** Start of Supplied data **

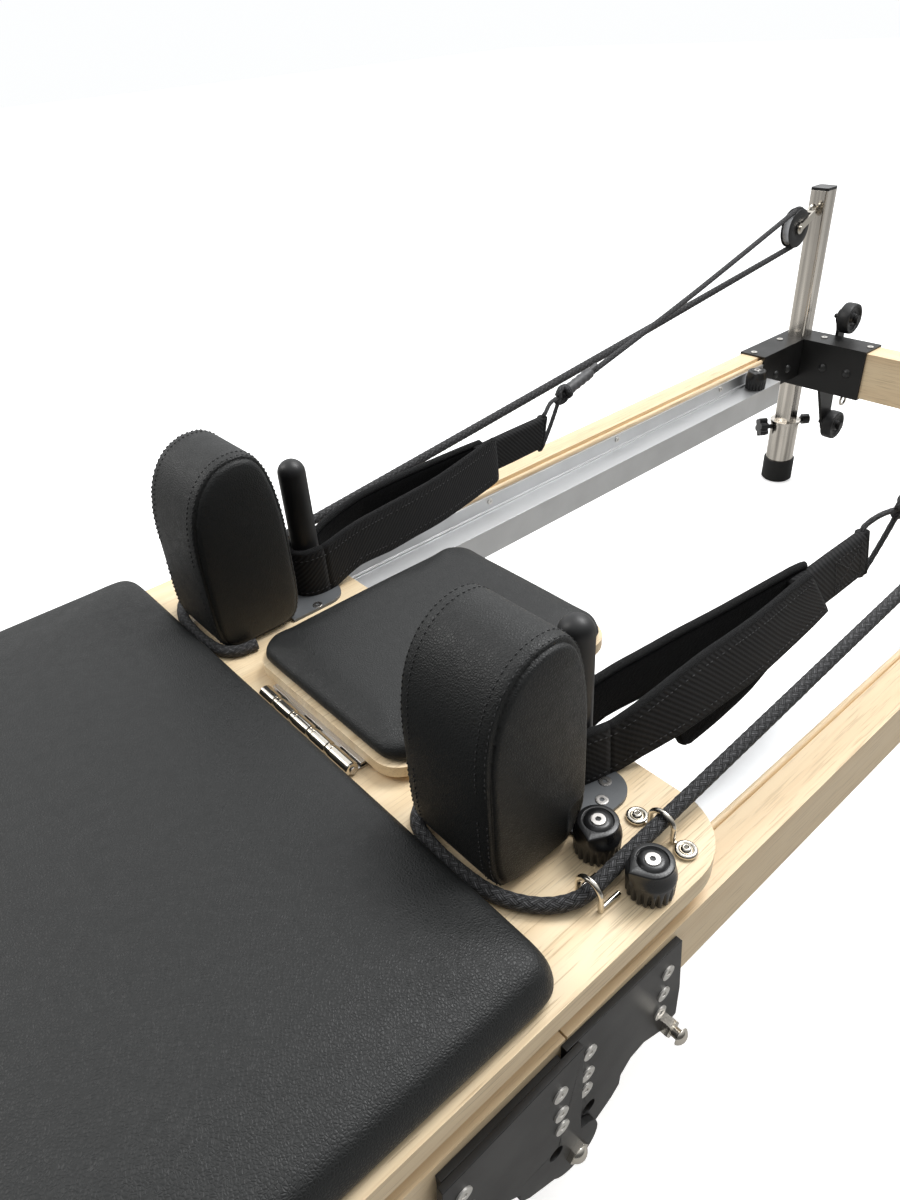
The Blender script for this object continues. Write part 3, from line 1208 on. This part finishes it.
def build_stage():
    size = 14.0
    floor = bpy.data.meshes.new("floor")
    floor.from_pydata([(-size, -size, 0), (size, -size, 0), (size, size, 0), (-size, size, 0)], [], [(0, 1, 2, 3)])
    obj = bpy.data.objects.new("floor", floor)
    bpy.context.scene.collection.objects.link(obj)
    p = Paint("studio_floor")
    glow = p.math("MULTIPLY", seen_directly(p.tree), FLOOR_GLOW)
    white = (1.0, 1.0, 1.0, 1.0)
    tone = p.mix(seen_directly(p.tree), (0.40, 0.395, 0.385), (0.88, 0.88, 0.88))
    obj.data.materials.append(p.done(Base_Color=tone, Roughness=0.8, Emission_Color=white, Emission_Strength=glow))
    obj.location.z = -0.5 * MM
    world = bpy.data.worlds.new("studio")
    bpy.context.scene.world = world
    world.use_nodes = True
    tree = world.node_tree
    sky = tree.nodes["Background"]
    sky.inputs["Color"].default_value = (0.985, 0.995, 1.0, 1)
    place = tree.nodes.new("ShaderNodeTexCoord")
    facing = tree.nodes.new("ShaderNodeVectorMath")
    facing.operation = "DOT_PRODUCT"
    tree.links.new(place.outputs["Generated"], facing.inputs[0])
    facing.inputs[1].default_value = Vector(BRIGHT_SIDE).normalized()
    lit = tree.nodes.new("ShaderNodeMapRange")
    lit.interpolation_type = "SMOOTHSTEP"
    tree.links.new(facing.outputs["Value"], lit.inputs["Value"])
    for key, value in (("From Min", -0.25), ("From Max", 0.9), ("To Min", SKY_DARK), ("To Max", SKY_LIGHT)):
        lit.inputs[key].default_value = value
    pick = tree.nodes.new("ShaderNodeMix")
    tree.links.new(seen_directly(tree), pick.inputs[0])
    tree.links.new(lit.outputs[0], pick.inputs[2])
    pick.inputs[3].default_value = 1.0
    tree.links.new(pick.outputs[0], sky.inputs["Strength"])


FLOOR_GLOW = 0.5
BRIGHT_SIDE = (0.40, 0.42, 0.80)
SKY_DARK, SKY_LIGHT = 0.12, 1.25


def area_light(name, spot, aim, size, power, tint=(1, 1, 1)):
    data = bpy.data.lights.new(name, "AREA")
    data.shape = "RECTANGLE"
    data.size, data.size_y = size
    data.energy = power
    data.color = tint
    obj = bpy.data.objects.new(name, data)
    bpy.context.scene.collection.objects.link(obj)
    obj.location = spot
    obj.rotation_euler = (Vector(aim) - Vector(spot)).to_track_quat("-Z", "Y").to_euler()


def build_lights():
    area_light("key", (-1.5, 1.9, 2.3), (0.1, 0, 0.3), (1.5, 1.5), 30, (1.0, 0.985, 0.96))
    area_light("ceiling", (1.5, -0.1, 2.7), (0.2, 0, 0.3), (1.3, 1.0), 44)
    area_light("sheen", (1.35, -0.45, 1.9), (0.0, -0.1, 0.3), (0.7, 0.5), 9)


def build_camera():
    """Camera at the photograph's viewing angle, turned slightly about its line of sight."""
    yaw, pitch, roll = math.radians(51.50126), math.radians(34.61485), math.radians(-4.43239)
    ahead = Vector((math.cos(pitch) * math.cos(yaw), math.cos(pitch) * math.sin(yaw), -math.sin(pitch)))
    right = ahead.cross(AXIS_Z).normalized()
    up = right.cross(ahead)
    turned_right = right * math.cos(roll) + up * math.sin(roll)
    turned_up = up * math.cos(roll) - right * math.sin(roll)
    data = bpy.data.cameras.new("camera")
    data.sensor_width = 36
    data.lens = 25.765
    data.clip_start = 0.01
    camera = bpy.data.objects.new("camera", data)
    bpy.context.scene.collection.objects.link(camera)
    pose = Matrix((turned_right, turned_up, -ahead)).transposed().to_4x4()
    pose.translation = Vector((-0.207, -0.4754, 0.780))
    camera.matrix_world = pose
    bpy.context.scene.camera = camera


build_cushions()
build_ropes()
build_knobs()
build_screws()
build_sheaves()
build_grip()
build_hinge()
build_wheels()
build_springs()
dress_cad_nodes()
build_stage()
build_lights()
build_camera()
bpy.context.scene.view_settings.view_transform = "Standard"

** End of Supplied data **

What is asked: Looking at the material above, please copy exactly every line from its first line through the line containing "SKY_DARK, SKY_LIGHT = 0.12, 1.25", with both ends included and nothing else.

Written solution:
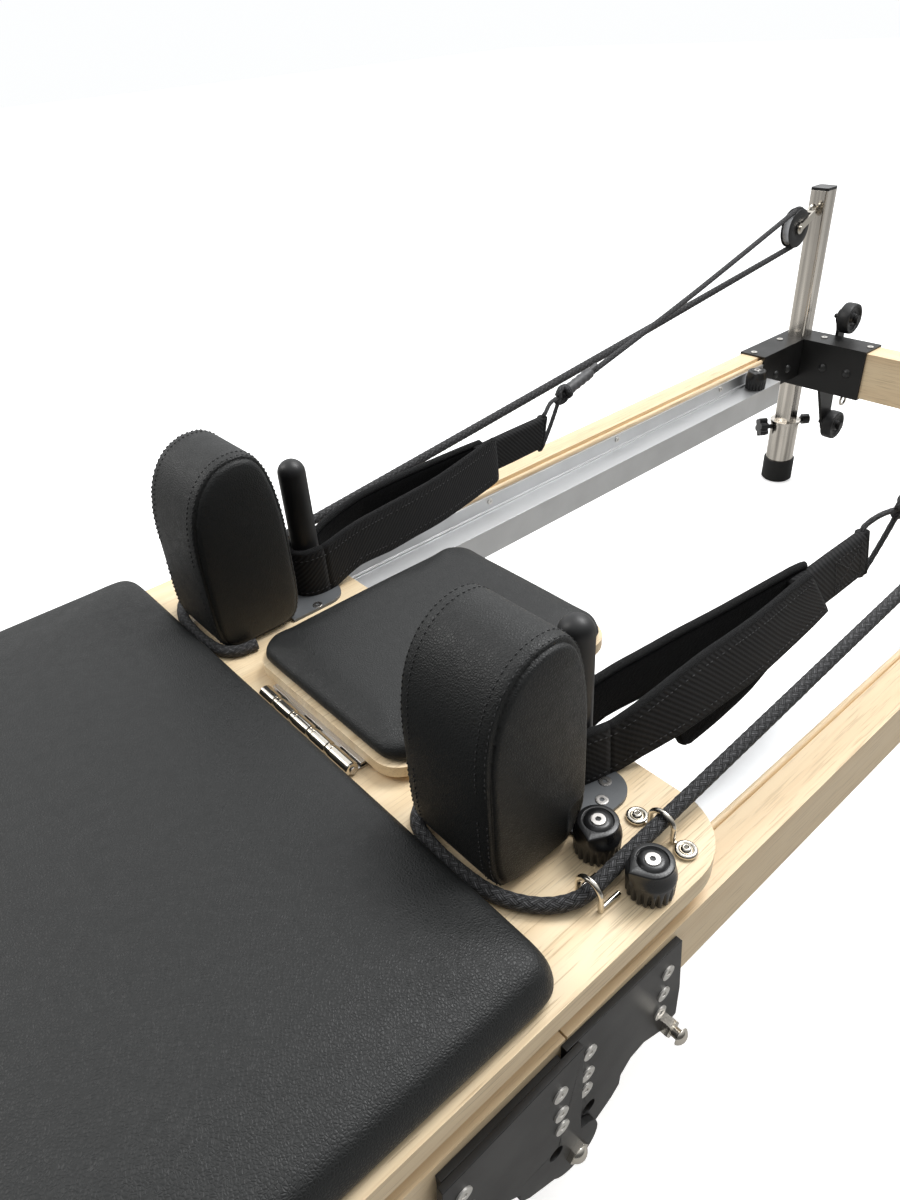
The Blender script for this object continues. Write part 3, from line 1208 on. This part finishes it.
def build_stage():
    size = 14.0
    floor = bpy.data.meshes.new("floor")
    floor.from_pydata([(-size, -size, 0), (size, -size, 0), (size, size, 0), (-size, size, 0)], [], [(0, 1, 2, 3)])
    obj = bpy.data.objects.new("floor", floor)
    bpy.context.scene.collection.objects.link(obj)
    p = Paint("studio_floor")
    glow = p.math("MULTIPLY", seen_directly(p.tree), FLOOR_GLOW)
    white = (1.0, 1.0, 1.0, 1.0)
    tone = p.mix(seen_directly(p.tree), (0.40, 0.395, 0.385), (0.88, 0.88, 0.88))
    obj.data.materials.append(p.done(Base_Color=tone, Roughness=0.8, Emission_Color=white, Emission_Strength=glow))
    obj.location.z = -0.5 * MM
    world = bpy.data.worlds.new("studio")
    bpy.context.scene.world = world
    world.use_nodes = True
    tree = world.node_tree
    sky = tree.nodes["Background"]
    sky.inputs["Color"].default_value = (0.985, 0.995, 1.0, 1)
    place = tree.nodes.new("ShaderNodeTexCoord")
    facing = tree.nodes.new("ShaderNodeVectorMath")
    facing.operation = "DOT_PRODUCT"
    tree.links.new(place.outputs["Generated"], facing.inputs[0])
    facing.inputs[1].default_value = Vector(BRIGHT_SIDE).normalized()
    lit = tree.nodes.new("ShaderNodeMapRange")
    lit.interpolation_type = "SMOOTHSTEP"
    tree.links.new(facing.outputs["Value"], lit.inputs["Value"])
    for key, value in (("From Min", -0.25), ("From Max", 0.9), ("To Min", SKY_DARK), ("To Max", SKY_LIGHT)):
        lit.inputs[key].default_value = value
    pick = tree.nodes.new("ShaderNodeMix")
    tree.links.new(seen_directly(tree), pick.inputs[0])
    tree.links.new(lit.outputs[0], pick.inputs[2])
    pick.inputs[3].default_value = 1.0
    tree.links.new(pick.outputs[0], sky.inputs["Strength"])


FLOOR_GLOW = 0.5
BRIGHT_SIDE = (0.40, 0.42, 0.80)
SKY_DARK, SKY_LIGHT = 0.12, 1.25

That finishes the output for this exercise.